Main support came from London based Shrines (6), a band that featured live member of Akercocke and Voices Sam Loynes. Enough to whet the appetite. However, within minutes of the band beginning their set the room had thinned considerably. Large gaps appeared as big swathes of the crowd decided a pint downstairs was the better option. This may have been because of the clean, mournful but somewhat tuneless vocals. Once Shrines got into their stride the ferocity ratcheted up a few levels. A muddy sound didn’t help, with guitars lost in the bass dominated mix and it was a rather uninspiring set, albeit one that improved as it progressed.

Having seen Belgians Wiegedood (9) at Damnation last year, I was very much looking forward to their set. Their latest release, De Doden Hebben Het Goed III is a total masterpiece with the atmospheric black metal really striking deep. The room filled to almost capacity as the band’s simple red lighting cast the perfect setting for an hour of majestic black metal. With their passages of intensity calmed with delicate almost acoustic sections, it was possible to immerse oneself in the moment.

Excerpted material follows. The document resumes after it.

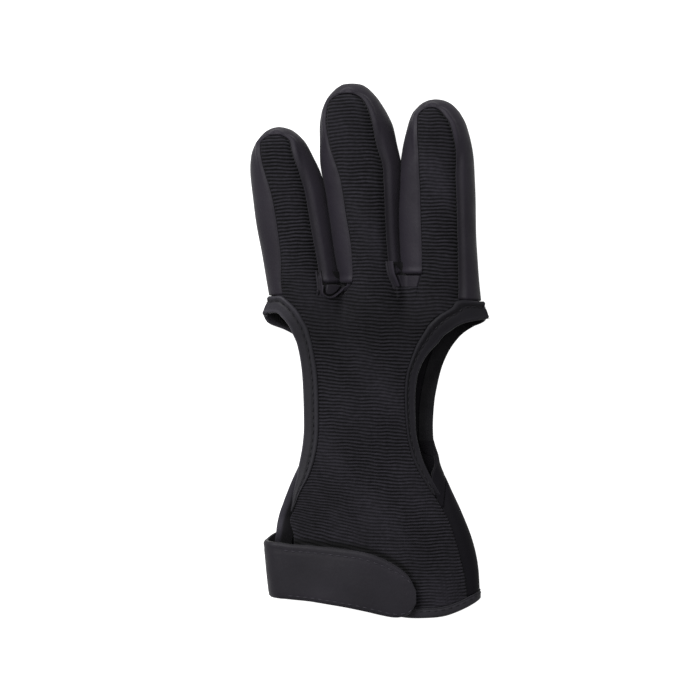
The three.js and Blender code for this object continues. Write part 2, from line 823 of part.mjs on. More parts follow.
// A binding: along the back panel's edge, round the side at the knuckles and down the palm's edge
function makeBinding(side) {
  const isLeft = side < 0;
  const edgeRows = isLeft ? BACK_LEFT : BACK_RIGHT;
  const endAlong = isLeft ? 0.672 : 0.61;
  const startAlong = isLeft ? 0.105 : 0.14;
  const topTurn = isLeft ? topTurnLeft : topTurnRight;
  const stations = [];
  const topRows = BACK_ROWS.filter((row) => row >= startAlong && row <= endAlong).reverse();
  for (const along of topRows) {
    const innerX = xAt(read(edgeRows, 'along', 'across', along)) + side * SEAM_GAP * slant(edgeRows, along);
    const width = BINDING_WIDTH * read(edgeRows, 'along', 'width', along);
    const inner = topTurn(reachAt(along, innerX));
    const outer = topTurn(reachAt(along, innerX + side * (width - SEAM_GAP)));
    stations.push([along, inner, along, outer]);
  }
  for (const row of isLeft ? LEFT_TURN : RIGHT_TURN) {
    const gap = 1.4 * SEAM_GAP * slant(edgeRows, row.innerAlong);
    const edgeX = xAt(read(edgeRows, 'along', 'across', row.innerAlong)) + side * gap;
    const edge = Math.abs(topTurn(reachAt(row.innerAlong, edgeX)));
    const inner = side * Math.min(edge, row.innerTurn);
    stations.push([row.innerAlong, inner, row.outerAlong, side * row.outerTurn]);
  }
  const palmStart = stations.length;
  for (const row of PALM_BINDING_ROWS) {
    const palm = isLeft ? palmLeftTurn(row.inner) : palmRightTurn(row.inner);
    const inner = palm + side * mix(PALM_SEAM_TURN, CURLED_SEAM_TURN, smooth((row.inner - 0.4) / 0.1));
    const edge = floorTurn(reachAt(row.outer, xAt(read(PALM_LEFT, 'along', 'across', row.outer))));
    stations.push([row.inner, inner, row.outer, isLeft ? edge : palmRightEdge(row.outer)]);
  }
  for (const row of isLeft ? PALM_CUFF_ROWS.filter((cuffRow) => cuffRow <= THUMB_BINDING_END) : []) {
    const inner = palmLeftTurn(row) - CURLED_SEAM_TURN;
    const outer = floorTurn(reachAt(row, xAt(read(PALM_LEFT, 'along', 'across', row))));
    const along = rowAlong(row, handPoint(row, inner)[0]);
    stations.push([along, inner, along, outer]);
  }
  const sheet = new Sheet();
  const rows = stations.map(([innerAlong, inner, outerAlong, outer], index) => {
    const places = spread(0, 1, 3).map((place) => [mix(innerAlong, outerAlong, place), mix(inner, outer, place)]);
    const onPalm = index >= palmStart;
    return onPalm ? sheet.handRow(places) : sheet.row(places.map(([along, turn]) => handPoint(along, turn)));
  });
  sheet.fill(isLeft ? rows.reverse() : rows);
  return sheet.body(BINDING_WALL);
}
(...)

With sight lines limited from my position towards the back, allowing the band's creative tendrils to envelope me, eyes closed, was an almost religious experience. Well, it would have been but for the bane of gigs at present, the incessant talkers who were so irritating that at one point even the band asked for quiet. I am at a loss as to why people do this at gigs, but it is becoming a blight which needs to be addressed. Despite this irritation, Wiegedood were absolutely stunning and their intensity and pure quality as one of the most important black metal outfits for some time ensured that this was a gig which would be remembered for some time.